Wallace Stevens’s poem "Sunday Morning" has more for New York City FC supporters than just a distraction from another sort of Sunday morning. Stevens and his female interlocutor contemplate a Sunday morning without the thought of divinity—and by extension, a world that does not go beyond what is in front of us, a surface without any depth. A world without heaven, in other words. But it is not the world without heaven per se that concerns Stevens. His preoccupation is what the absence of heaven does to those occupying a world that is, suddenly, all there is. What if the world were paradise, and paradise the world? To this end he reduces paradise to an observable, physical reality: "Does ripe fruit never fall? Or do the boughs / Hang always heavy in that perfect sky…?" And the reverse, with paradise becoming "so like our perishing earth," and the commonalities exposed: those aspects of life on earth that remain unattainable, ideals despite being materially manifest, "the same receding shores / That never touch with inarticulate pang." Elsewhere, the sky becomes "Not this dividing and indifferent blue"—not a mere barrier to paradise—but "next in glory" only "to enduring love." Paradise is found in the vagaries of the material world, or not at all: hence today’s passage, which could have been almost any handful of lines from this long and difficult poem. "Divinity must live within" ourselves and the experience of the actual, because the paradise we want was only, paradoxically, attainable in its very absence.
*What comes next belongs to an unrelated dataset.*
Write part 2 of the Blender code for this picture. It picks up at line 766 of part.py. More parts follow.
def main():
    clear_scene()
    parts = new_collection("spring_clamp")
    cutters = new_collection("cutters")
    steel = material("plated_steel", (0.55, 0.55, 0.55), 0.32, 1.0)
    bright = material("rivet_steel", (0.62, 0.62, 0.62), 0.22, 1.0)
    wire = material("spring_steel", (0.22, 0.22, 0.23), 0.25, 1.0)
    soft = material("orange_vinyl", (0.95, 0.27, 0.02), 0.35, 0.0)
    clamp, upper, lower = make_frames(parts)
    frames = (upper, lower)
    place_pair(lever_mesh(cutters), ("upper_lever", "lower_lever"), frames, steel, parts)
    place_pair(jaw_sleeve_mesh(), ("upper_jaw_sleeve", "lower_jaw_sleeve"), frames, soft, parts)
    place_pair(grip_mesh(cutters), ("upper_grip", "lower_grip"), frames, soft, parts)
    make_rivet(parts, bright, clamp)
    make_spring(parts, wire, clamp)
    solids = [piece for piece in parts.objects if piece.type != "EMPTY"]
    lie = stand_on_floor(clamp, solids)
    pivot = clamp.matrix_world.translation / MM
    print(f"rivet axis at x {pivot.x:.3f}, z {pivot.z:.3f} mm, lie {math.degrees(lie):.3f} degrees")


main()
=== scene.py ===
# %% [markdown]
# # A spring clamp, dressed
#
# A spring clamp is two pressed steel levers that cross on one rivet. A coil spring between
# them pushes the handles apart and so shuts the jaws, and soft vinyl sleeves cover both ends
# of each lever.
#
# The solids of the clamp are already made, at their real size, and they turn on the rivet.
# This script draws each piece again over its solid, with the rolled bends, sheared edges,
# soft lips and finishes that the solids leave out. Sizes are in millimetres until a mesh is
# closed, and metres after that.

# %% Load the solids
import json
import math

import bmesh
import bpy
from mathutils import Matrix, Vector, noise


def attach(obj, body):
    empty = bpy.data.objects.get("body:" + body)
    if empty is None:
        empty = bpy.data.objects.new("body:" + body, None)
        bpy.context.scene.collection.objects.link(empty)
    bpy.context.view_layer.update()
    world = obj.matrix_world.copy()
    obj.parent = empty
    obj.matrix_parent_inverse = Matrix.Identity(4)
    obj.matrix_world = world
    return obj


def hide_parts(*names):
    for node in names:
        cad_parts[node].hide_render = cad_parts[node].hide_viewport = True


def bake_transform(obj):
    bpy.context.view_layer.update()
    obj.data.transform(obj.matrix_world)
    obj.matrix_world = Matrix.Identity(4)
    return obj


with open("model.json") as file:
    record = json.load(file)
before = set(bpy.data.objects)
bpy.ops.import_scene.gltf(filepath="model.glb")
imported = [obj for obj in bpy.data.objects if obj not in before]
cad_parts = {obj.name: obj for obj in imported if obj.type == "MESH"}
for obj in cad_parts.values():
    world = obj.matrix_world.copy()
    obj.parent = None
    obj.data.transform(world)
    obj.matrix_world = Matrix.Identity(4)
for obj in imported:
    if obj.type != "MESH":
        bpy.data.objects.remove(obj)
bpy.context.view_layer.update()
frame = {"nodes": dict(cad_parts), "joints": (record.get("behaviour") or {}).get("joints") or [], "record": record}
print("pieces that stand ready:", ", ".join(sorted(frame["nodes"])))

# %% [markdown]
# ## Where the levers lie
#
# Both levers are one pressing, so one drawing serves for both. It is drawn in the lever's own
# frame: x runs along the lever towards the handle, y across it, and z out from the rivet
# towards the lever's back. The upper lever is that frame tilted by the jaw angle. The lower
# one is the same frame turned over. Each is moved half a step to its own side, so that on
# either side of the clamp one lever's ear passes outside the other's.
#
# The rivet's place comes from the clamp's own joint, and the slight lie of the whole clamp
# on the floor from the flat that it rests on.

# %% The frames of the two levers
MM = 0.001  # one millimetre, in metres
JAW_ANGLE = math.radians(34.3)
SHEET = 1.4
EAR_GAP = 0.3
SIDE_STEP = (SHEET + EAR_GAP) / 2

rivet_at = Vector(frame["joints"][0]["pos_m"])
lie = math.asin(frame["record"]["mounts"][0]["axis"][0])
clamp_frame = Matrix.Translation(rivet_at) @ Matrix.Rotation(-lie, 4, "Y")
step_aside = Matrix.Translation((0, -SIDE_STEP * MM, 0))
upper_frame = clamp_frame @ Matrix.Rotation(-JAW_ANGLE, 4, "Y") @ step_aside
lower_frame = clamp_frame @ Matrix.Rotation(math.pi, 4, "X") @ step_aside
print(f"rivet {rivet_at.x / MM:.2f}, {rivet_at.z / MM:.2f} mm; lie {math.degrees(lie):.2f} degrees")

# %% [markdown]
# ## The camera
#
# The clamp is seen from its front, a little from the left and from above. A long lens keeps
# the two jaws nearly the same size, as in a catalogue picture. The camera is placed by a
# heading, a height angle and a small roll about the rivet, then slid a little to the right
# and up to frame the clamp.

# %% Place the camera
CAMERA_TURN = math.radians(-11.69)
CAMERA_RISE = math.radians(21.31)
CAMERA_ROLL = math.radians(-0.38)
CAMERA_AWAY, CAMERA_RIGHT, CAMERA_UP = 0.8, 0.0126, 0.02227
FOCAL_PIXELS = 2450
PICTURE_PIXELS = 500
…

In this sense, we had Lampard most fully while we continued to wait, often impatiently, for him to arrive.
None of this is to say that we should be disappointed with the performances of Andrea Pirlo or Frank Lampard any more than we are disappointed with the performances of the whole team. Quite the opposite. I mean to recognize the extent to which the idea of these arrivals comforted us more than their actual presence will be able to at first. But like Stevens’s, my thoughts ultimately resolve in a celebration of the actual. I am among the throng irrationally cheering every touch, whatever happens next, for the simple joy of the still simpler fact that we get to watch them play in our stadium. That may have to be enough for the immediate future. And there may be "gusty / Emotions on wet roads on autumn nights" and "Grievings in loneliness" awaiting us, but those come with—even create the conditions for—"unsubdued / Elations."
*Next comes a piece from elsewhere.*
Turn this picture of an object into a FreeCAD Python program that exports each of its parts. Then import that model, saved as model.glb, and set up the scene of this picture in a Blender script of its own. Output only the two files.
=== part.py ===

I have titled this post after a different poem entirely, much longer, much more difficult: "Paradise Lost." I find the pun, as I often do with puns, irresistible. Paradise has been "lost" in the sense that Wallace Stevens narrates: it is lost as a concept with which we can fill the otherwise barren Sunday morning (in our case, the Sunday morning after a difficult defeat). But if we are defining "paradise" as a team with Villa, Pirlo, and Lampard, then in a very crude sense, paradise lost.
But I, for my part, think that’s okay. I’ll take what’s in front of me, as long as it’s real.